What I find all across the country, on college campuses even, where I would expect to find a more literate audience, if you would, is a very pronounced ignorance about the U.S. relationship with Saudi Arabia.

Whether it’s historical — they don’t know, for example, that it goes all the way back to [President Franklin Roosevelt] and the King (Abdul Aziz) sitting down and talking about how the future was going to unfold with Saudi oil and American power — to the present circumstances where Saudi Arabia is incontestably the greatest state sponsor of terrorism in the world.
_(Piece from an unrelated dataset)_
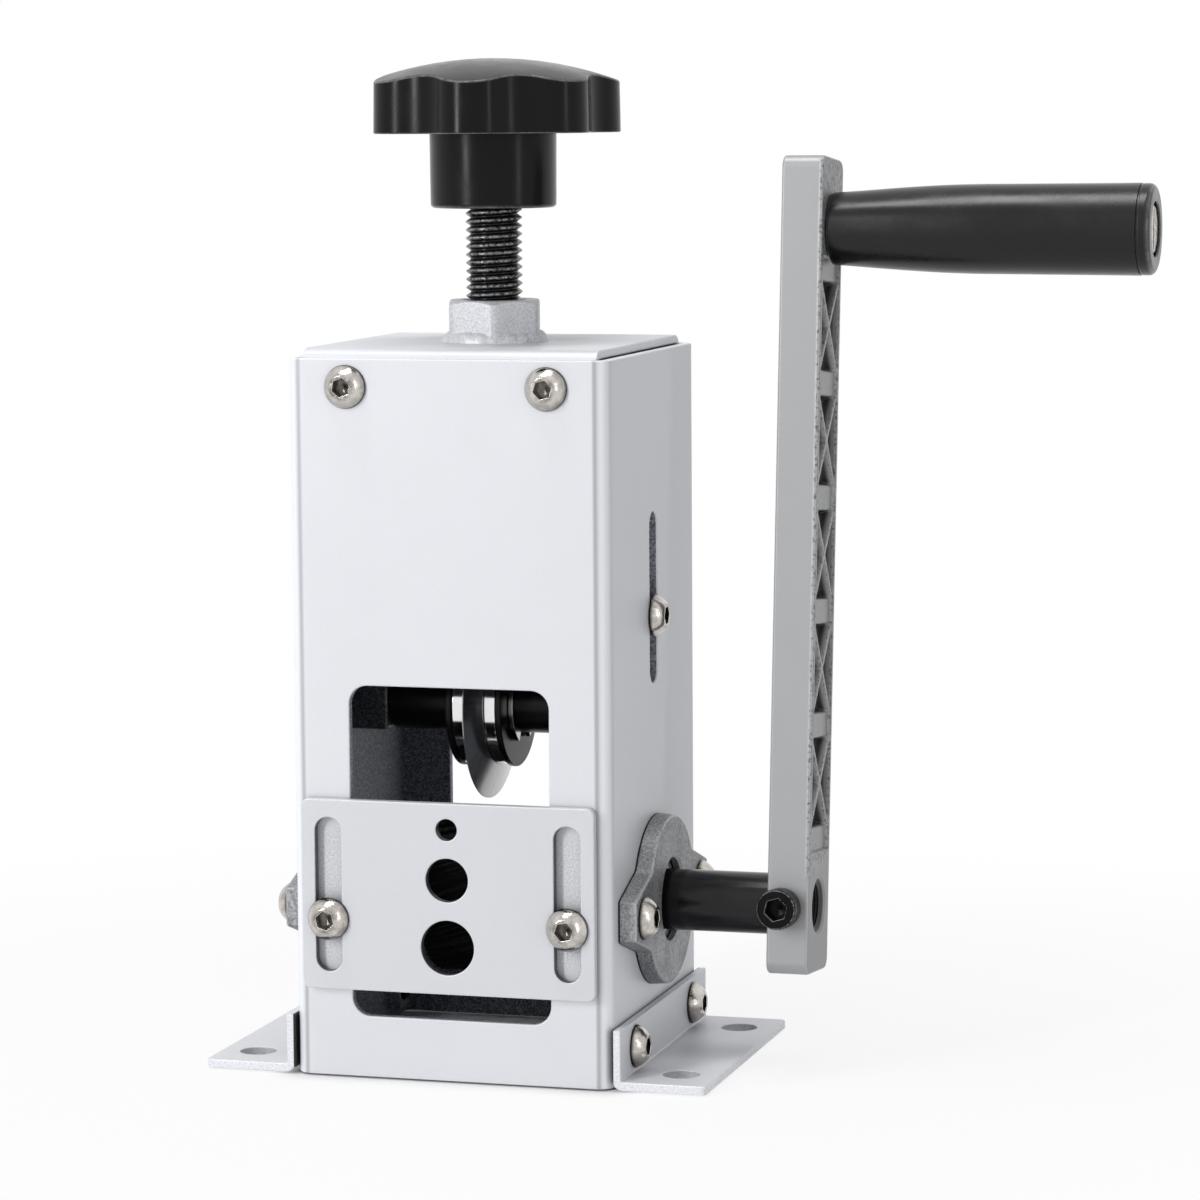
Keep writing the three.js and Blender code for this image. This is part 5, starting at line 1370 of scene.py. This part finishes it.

We say daily that Iran is (terrorism’s greatest sponsor), when all Iran sponsors in the way of terrorism is Hezbollah and Hamas, who are both aimed at Israel. Which is why we take so much umbrage at Iran’s sponsorship of terrorism. The Saudis sponsor it all over the world, through everything from education processes to actual groups and money. Most Americans aren’t aware of that.

They became somewhat, through intuition maybe, aware of it post-9/11 because 15 of the 19 hijackers were Saudis. And so there got to be a beginning of a realization that this probably wasn’t the best relationship the United States had in the world. That culminated, in my view, in an instance most Americans, again, don’t know anything about. And that was the families — the survivors of the 9/11 tragedy — who brought a lawsuit against Saudi Arabia. And it winded its way through the court system and finally, because the court system was not impacted at that time by the Supreme Court, it finally made its way to New York and into a courtroom where they had the initial stages of the trial of Saudi Arabia. And guess whose side the U.S. Department of Justice sat on in the courtroom? Saudi Arabia’s. Not the American citizens, not the grieving family members.

That’s a sign of how poisonous and insidious, I think at least, this relationship with Saudi Arabia is. And this latest manifestation of it is Mohammad Bin Salman apparently ordered a takeout of Jamal Khashoggi.

And the alleged torture and murder of Khashoggi has scared people. 

And yet, what I’ve been working on for the last six months is invoking the War Powers (Act). I’ve been working in the Senate, I’ve been working in the House. Now It’s Senate Special Resolution 54, of which [invokes] the War Powers Act to tell the president of the United States to stop supporting the brutal war in Yemen because we’re supporting the Saudis in that war. We’re refueling their aircraft, giving them intelligence and so forth.

In doing that, I encountered an incredible lack of interest in the Senate and the House. I even had one sitting senator look at me and say it was a niche issue and wasn’t worrying her. A niche issue? Thousands of people dying? The greatest humanitarian disaster since World War II, cholera outbreak unparalleled, famine — and we’re helping that, that brutal war? Which, by the way, the Saudis are losing.

So I was reminded when this issue broke, with the dismemberment of and shipping away of the body parts or whatever of Khashoggi, of a quote (Joseph) Stalin said: You murder one person, and it’s something — it’s murder. Makes the press. You kill a million, and it’s a statistic. It’s really stunned me how Washington — I don’t object to it at all — but how Washington has suddenly become aware of this very poisonous relationship with Riyadh through this one man’s death.

To you, is this another piece in a story that we know, or is this the straw that breaks the camel’s back? 

That’s the big question. There’s so much money involved. When (Crown Prince of Saudi Arabia) Mohammad Bin Salman came to the United States, he brought billions of dollars with him. He bought American public relations firms, he got them to go to bat for him. So there’s just tons of money involved, there’s the oil involved, there’s all the influence of the military industrial complex.

This suddenly looks like it could be a break point, and it could be a change in the relationship. And all over this revelation, which more or less shows what’s been there all along, but made it more graphic and more dramatic.

We’re in the midst of an election year and the murder of a journalist in Turkey can seem like a very far-off issue. As a journalist and especially as a citizen who values a free press and is afraid, what sorts of things can we do or should we do to help hold those responsible accountable? 

I tell my students: go vote. Do you know what the stats on your voting are, between 18 and 34? You don’t vote. Go vote, go and vote.

Vote absentee, register in this state, vote. And most of all, vote the bastards out. And I’m talking about everybody. I’m talking about (Nancy) Pelosi, (Chuck) Schumer, (Mitch) McConnell, everybody. Vote them all out, put some new, fresh young people in there who are more interested in the country than their own political power.

Is there anything else you’d like to say that I didn’t get a chance to ask you about?

Just that I think the war in Yemen should be the break point with Saudi Arabia. If we can’t get them to stop that war and force a political solution to stop the killing and the dying, if we can’t get that done, we should cut loose from Saudi Arabia. They can’t prosecute that war without us.